* [TASK INSTRUCTIONS]: In the entries that follow, the first line to write out is the one containing "record = json.load(file)", and the last is the one containing "points = [vertex.co". Reproduce that stretch exactly, with nothing before or after it.

(Object modeling scripts)
☆ ☆ ☆ ☆ ☆ ☆ ☆
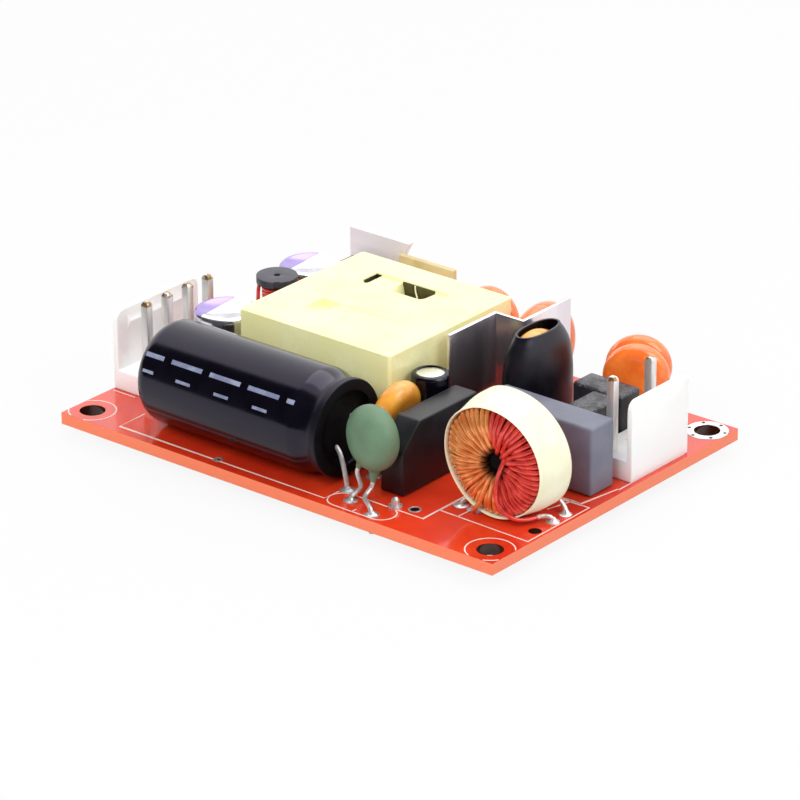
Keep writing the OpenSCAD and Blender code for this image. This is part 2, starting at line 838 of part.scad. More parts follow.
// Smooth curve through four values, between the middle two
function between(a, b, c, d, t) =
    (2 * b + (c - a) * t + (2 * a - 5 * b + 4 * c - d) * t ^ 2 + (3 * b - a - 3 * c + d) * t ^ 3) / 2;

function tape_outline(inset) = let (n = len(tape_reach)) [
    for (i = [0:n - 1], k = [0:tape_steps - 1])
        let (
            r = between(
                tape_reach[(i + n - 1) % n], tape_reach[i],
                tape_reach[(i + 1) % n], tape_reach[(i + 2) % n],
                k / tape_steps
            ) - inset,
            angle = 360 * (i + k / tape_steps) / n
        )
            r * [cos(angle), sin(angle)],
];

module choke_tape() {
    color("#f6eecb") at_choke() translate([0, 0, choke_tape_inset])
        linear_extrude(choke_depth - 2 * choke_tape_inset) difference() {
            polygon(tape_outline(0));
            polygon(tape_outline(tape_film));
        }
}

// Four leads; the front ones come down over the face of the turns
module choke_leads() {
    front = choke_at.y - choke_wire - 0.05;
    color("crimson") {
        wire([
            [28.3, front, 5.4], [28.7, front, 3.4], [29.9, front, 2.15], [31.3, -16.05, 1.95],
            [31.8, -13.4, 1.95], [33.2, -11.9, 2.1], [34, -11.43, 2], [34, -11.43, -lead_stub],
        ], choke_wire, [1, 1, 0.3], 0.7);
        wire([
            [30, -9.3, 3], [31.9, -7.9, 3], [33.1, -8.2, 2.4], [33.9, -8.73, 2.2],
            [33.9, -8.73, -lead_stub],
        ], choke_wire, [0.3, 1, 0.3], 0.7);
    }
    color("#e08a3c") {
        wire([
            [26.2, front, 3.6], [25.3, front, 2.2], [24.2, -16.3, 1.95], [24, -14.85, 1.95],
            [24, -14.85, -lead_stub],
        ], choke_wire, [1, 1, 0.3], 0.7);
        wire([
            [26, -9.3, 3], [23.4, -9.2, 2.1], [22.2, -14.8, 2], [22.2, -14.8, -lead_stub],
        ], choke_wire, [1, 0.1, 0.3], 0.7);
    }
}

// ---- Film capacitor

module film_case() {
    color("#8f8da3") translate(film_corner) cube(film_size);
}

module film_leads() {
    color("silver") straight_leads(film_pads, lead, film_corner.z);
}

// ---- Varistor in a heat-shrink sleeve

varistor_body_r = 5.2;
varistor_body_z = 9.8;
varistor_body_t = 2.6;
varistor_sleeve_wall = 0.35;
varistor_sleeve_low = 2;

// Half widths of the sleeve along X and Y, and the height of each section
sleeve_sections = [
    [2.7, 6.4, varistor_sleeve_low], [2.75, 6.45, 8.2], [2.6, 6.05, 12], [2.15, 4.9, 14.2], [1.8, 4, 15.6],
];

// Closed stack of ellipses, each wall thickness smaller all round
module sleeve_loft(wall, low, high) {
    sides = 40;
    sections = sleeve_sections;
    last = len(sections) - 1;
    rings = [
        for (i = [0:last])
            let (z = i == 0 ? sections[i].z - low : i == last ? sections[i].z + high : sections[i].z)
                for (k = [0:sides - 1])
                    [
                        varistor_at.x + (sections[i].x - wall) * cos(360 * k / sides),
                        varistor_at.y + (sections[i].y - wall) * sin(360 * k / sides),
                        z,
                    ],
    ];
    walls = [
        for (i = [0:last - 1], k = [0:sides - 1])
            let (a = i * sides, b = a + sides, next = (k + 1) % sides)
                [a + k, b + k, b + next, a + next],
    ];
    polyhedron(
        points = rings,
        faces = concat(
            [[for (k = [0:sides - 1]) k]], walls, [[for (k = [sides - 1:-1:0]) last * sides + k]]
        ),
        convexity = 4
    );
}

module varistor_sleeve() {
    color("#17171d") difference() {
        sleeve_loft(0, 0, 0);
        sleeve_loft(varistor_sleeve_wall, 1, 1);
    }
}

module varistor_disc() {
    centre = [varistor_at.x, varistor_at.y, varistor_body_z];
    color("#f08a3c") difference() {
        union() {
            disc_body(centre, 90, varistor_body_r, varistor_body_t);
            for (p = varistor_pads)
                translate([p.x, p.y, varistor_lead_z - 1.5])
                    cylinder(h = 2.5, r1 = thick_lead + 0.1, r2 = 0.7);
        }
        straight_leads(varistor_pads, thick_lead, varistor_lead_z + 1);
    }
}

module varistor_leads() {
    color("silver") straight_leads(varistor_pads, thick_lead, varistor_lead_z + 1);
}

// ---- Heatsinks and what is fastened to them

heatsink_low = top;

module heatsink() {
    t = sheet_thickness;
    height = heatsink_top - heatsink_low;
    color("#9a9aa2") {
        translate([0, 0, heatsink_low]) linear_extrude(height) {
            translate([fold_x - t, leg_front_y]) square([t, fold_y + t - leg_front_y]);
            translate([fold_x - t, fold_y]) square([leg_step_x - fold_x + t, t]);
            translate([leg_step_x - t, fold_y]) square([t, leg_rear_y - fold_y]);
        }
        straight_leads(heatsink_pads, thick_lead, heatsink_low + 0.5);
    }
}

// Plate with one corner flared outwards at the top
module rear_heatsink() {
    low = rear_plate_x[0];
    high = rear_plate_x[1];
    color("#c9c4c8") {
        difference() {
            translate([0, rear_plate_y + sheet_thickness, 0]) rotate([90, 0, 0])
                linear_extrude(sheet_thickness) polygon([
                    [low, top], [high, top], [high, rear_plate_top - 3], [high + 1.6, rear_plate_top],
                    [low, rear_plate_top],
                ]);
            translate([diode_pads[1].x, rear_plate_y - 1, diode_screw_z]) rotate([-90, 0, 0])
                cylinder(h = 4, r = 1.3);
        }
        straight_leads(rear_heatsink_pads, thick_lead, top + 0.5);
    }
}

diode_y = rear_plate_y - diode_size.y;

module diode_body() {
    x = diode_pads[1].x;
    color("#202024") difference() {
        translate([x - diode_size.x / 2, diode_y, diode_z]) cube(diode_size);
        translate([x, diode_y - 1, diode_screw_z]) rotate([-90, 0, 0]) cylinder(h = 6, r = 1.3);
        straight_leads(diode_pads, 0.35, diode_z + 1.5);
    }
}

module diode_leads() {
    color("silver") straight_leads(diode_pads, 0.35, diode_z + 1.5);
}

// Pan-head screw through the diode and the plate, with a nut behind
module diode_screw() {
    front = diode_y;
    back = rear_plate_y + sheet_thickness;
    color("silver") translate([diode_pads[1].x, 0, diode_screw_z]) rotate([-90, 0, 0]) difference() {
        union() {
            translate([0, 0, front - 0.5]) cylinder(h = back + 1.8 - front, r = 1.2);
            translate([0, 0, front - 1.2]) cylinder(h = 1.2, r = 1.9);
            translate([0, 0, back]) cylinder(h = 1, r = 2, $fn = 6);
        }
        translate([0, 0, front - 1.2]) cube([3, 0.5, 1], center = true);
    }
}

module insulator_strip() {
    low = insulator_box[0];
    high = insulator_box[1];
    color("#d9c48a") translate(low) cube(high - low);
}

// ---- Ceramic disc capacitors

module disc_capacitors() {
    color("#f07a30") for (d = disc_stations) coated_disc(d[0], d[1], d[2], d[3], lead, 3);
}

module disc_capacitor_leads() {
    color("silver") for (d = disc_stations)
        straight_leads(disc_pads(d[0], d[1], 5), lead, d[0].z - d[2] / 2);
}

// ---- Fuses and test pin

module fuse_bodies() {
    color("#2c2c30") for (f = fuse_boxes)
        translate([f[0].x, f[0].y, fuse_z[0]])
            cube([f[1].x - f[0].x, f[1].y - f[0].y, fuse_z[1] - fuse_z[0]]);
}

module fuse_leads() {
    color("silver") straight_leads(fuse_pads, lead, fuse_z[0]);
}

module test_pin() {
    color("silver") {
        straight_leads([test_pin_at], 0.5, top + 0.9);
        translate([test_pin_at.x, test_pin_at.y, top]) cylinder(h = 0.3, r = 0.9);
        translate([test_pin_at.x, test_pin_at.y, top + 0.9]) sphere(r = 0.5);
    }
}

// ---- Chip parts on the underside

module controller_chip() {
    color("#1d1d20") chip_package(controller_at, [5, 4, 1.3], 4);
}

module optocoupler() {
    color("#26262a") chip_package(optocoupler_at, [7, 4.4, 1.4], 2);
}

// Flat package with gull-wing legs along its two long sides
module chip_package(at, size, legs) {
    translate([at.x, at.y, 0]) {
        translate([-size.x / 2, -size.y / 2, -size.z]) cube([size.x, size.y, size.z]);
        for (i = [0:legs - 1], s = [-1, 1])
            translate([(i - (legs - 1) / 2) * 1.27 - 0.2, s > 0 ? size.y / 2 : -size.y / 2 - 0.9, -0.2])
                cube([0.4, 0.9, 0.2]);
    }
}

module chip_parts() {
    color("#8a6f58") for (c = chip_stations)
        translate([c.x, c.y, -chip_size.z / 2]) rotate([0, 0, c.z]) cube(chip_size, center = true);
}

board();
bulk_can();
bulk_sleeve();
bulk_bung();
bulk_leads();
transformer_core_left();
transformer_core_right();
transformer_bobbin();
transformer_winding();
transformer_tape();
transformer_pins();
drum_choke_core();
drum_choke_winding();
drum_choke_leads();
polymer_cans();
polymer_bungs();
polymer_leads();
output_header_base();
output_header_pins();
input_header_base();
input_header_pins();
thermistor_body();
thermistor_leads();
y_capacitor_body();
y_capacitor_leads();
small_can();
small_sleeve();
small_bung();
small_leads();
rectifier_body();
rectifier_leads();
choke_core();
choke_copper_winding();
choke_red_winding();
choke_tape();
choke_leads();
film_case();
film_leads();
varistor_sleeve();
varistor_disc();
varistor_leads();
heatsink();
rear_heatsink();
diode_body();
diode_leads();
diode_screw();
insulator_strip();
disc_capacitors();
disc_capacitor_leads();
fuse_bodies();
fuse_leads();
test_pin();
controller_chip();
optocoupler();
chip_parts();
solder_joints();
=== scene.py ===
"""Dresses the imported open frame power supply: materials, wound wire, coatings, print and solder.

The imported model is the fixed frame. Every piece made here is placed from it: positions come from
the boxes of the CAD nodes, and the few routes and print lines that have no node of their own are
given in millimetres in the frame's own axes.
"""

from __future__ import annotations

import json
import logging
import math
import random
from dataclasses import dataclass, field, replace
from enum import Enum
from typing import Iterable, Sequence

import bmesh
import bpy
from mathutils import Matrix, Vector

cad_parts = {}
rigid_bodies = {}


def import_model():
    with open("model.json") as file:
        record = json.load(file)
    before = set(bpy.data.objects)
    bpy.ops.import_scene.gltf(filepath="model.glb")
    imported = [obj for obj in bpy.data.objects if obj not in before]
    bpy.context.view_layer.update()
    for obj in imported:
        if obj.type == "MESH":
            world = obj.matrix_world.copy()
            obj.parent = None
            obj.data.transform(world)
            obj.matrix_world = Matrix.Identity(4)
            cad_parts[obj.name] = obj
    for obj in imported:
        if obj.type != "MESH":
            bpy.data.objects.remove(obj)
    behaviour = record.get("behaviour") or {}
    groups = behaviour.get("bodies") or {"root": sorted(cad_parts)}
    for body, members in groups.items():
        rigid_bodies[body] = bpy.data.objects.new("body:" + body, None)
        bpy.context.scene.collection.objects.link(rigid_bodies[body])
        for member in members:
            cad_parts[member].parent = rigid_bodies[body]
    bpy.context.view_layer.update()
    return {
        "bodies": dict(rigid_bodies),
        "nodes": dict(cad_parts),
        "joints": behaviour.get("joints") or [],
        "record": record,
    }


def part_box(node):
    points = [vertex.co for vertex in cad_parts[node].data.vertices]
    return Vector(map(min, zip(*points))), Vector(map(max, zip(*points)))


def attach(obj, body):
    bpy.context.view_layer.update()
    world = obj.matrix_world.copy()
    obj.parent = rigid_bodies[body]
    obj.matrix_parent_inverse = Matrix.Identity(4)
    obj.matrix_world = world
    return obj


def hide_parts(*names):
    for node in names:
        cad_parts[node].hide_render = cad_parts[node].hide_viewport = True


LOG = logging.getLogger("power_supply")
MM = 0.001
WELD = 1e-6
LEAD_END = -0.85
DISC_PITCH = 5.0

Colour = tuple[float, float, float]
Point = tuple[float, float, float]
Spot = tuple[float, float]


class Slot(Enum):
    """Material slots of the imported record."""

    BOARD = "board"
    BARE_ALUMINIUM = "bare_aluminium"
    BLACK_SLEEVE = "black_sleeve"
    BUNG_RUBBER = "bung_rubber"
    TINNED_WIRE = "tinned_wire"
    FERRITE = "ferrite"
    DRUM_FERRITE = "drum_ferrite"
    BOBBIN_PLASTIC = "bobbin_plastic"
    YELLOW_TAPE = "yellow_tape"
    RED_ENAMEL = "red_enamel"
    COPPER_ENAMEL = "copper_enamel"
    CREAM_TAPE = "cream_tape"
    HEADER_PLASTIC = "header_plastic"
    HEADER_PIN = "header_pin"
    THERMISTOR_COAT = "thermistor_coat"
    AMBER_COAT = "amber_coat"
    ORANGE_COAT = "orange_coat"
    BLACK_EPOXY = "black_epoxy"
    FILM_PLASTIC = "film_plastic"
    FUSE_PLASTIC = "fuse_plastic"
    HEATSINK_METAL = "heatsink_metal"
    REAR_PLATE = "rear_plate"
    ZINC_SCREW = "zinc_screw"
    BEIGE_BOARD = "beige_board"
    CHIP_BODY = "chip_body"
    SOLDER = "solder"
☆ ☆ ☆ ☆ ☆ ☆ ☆
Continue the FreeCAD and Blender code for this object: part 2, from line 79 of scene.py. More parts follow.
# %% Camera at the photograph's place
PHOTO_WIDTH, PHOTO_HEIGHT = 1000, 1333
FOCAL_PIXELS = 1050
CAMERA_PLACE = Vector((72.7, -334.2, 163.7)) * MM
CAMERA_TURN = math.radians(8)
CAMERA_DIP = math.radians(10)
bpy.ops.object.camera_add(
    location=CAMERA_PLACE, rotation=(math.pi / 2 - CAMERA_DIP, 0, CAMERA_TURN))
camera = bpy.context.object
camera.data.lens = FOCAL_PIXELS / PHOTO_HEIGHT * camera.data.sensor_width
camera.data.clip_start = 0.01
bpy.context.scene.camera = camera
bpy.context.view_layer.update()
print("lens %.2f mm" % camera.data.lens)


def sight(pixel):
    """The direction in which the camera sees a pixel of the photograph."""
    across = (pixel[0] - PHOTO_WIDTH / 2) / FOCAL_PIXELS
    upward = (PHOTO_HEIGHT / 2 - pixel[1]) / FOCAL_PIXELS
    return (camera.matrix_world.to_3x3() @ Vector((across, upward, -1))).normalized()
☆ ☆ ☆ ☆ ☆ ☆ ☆
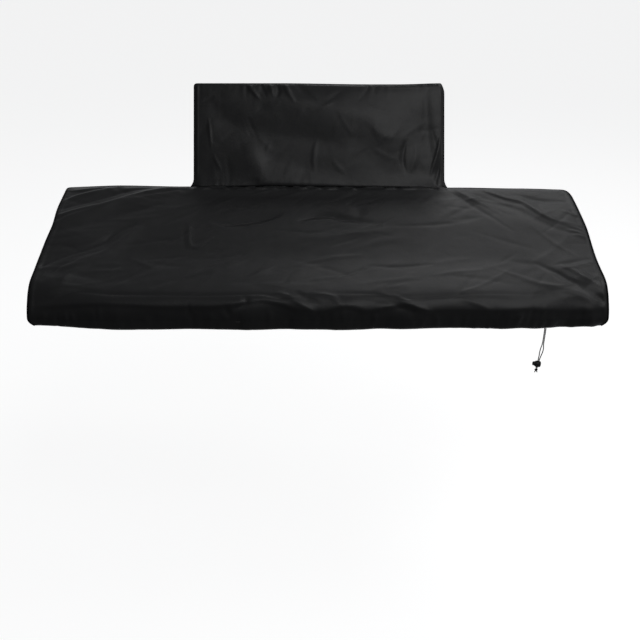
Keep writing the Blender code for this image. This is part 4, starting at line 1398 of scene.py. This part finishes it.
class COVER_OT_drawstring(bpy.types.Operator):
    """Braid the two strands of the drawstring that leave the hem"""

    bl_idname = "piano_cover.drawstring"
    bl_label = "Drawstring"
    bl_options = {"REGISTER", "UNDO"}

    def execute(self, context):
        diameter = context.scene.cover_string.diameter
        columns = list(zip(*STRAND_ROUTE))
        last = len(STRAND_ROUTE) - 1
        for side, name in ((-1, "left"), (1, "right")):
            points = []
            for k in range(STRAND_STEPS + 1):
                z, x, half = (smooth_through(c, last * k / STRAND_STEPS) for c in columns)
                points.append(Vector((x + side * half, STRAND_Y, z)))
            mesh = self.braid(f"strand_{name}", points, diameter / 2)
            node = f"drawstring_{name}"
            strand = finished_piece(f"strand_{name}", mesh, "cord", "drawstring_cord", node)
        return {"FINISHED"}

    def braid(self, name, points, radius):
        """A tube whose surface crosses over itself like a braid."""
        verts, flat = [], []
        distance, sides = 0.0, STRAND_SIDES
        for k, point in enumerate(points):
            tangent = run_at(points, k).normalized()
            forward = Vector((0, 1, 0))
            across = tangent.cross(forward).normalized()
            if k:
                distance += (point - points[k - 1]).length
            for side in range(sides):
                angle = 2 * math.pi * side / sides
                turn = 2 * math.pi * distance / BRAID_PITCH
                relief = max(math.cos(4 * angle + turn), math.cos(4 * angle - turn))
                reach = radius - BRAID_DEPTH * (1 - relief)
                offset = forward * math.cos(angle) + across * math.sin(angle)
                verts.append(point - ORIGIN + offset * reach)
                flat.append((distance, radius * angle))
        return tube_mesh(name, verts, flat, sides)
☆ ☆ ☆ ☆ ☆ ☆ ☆
* [THE OUTPUT]:
        record = json.load(file)
    before = set(bpy.data.objects)
    bpy.ops.import_scene.gltf(filepath="model.glb")
    imported = [obj for obj in bpy.data.objects if obj not in before]
    bpy.context.view_layer.update()
    for obj in imported:
        if obj.type == "MESH":
            world = obj.matrix_world.copy()
            obj.parent = None
            obj.data.transform(world)
            obj.matrix_world = Matrix.Identity(4)
            cad_parts[obj.name] = obj
    for obj in imported:
        if obj.type != "MESH":
            bpy.data.objects.remove(obj)
    behaviour = record.get("behaviour") or {}
    groups = behaviour.get("bodies") or {"root": sorted(cad_parts)}
    for body, members in groups.items():
        rigid_bodies[body] = bpy.data.objects.new("body:" + body, None)
        bpy.context.scene.collection.objects.link(rigid_bodies[body])
        for member in members:
            cad_parts[member].parent = rigid_bodies[body]
    bpy.context.view_layer.update()
    return {
        "bodies": dict(rigid_bodies),
        "nodes": dict(cad_parts),
        "joints": behaviour.get("joints") or [],
        "record": record,
    }


def part_box(node):
    points = [vertex.co for vertex in cad_parts[node].data.vertices]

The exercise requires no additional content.